Nine people were hurt and two were detained during an altercation in front of Turkey’s Ambassador to US, Serdar Kılıç’s residence in Washington DC on Tuesday. The official bodyguards of Turkey’s autocratic President Recep Tayyip Erdoğan have also joined the fight.

Doug Buchanan, a DC Fire and EMS spokesman, said two of those hurt were seriously injured and were taken to hospitals by ambulance. He said that emergency personnel were called to the residence at about 4:30 p.m. on May 16.

A group of pro-Kurdish protesters chanted slogans and carried placards about outlawed Kurdistan Workers’ Party, jailed co-chairs and deputies of pro-Kurdish Peoples’ Democracy Party (HDP) and deputies beside of  YPG/YPJ flags. 

‘Baby killer Erdoğan,’ ‘Long Live YPG,’ ‘Erdoğan is ISIS, ISIS is Erdoğan,’ ‘ISIS made in Turkey,’ ‘Long Live PYD’ chant the demonstrators who also demand freedom for HDP Co-chairs Selahattin Demirtaş and Figen Yüksekdağ who are jailed since November 2016.

Metropolitan Police Department spokesman Dustin Sternbeck said the altercation broke out between two groups but he did not elaborate on the circumstances. He said two people were detained, including one who was charged with assaulting a police officer.

According to Voice of America (VOA), the altercation occurred between pro-Kurdish protesters and supporters of President Recep Tayyip Erdoğan in front of Ambassador Serdar Kılıç’s residence. Video shot by Voice of America also showed men in suits identified as Erdoğan’s bodyguards joining the melee.

The altercation came the same day that Erdoğan met US President Donald Trump at the White House.

It is not the first time Erdoğan’s bodyguards and fanatics have attacked the critical Turkish citizens. On late March 2016, during a visit of President Erdoğan to Washington DC, Turkish journalists and protesters critical of President Erdoğan were also attacked by presidential bodyguards in Washington as Erdoğan was readying to give a speech at the Brookings Institution.

Amberin Zaman, a Turkish journalist with the Woodrow Wilson Center in Washington, had tweeted that a member of Erdoğan’s security details called her a “PKK whore” for standing in the driveway. The PKK is recognized as a terrorist organization by the US, the EU and Turkey.

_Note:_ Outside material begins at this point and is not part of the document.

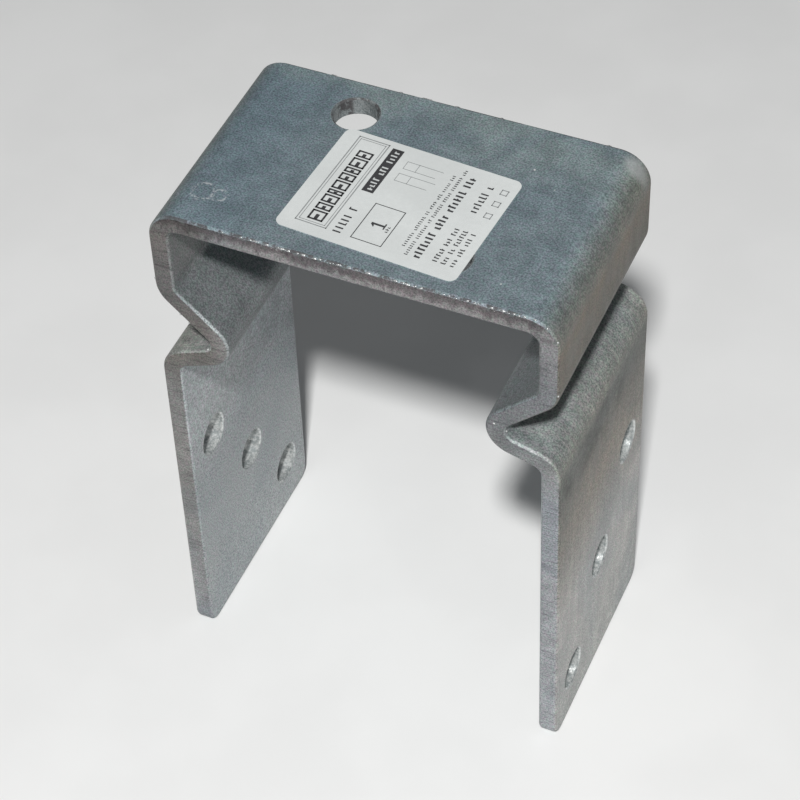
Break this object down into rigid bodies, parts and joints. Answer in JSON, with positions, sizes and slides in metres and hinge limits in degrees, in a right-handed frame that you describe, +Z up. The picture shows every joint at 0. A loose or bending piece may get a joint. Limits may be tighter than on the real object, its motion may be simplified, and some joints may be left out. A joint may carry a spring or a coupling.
{
  "type": "timber post base",
  "caption": "U-shaped post base folded from one galvanised steel strip, with a crimped ledge in each leg for a timber post and bolt holes in web and legs.",
  "frame": {"origin": "centre of the object's box at the leg tips, on the surface it stands on", "axes": "+Z up from the leg tips to the web, X across the web from leg to leg, Y along the strip's 60 mm width. The part is shown as stored, web on top: on site it is turned over, with the web on the concrete and the legs up."},
  "size_m": [0.104, 0.06, 0.15],
  "materials": {
    "galvanised_steel": "dull hot-dip galvanised zinc, faintly mottled, with grey sheared edges",
    "paper_sticker": "white printed paper sticker on the web"
  },
  "bodies": {
    "root": {"bracket": "galvanised_steel"}
  },
  "joints": []
}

Another journalist Mahir Zeynalov, who was deported from Turkey because of his views critical of the government, had posted a video on Twitter which showed Turkish journalist, Adem Yavuz Arslan, the former Ankara Bureau Chief of Bugün daily, who also resides in the US due to intense pressure from the government, being physically pushed away from the area.

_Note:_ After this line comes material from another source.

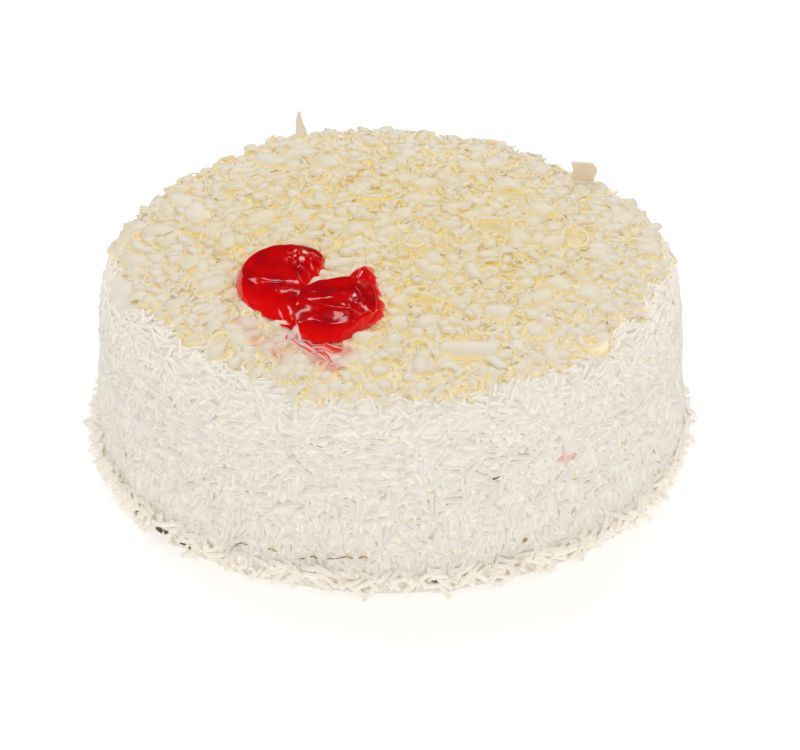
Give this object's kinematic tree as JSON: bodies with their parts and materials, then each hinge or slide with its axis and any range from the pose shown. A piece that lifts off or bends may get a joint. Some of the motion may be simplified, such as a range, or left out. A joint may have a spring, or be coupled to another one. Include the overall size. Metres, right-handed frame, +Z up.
{
  "type": "white forest cake",
  "caption": "Round cake under white cream: wall coated with white chocolate strands, top heaped with white chocolate shavings and a dollop of red cherry jelly.",
  "frame": {"origin": "the middle of the cake's flat underside", "axes": "+Z up, and -Y is the front that the picture shows, with the jelly at the front left"},
  "size_m": [0.221, 0.2213, 0.0793],
  "materials": {
    "cream": "soft white cream with white strands",
    "white_chocolate": "satin ivory chocolate",
    "cherry_jelly": "wet, clear deep red"
  },
  "bodies": {
    "root": {"cake": "cream", "shavings": "white_chocolate", "cherry_jelly": "cherry_jelly"}
  },
  "joints": []
}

US media had said that local police officers rushed in to try to calm the situation, but that some of them warned the Turkish leader’s security guards that they needed to retreat and let the protesters have their say. “You’re part of the problem, you guys need to control yourselves and let these people protest,” US-based Foreign Policy had reported one police officer as saying.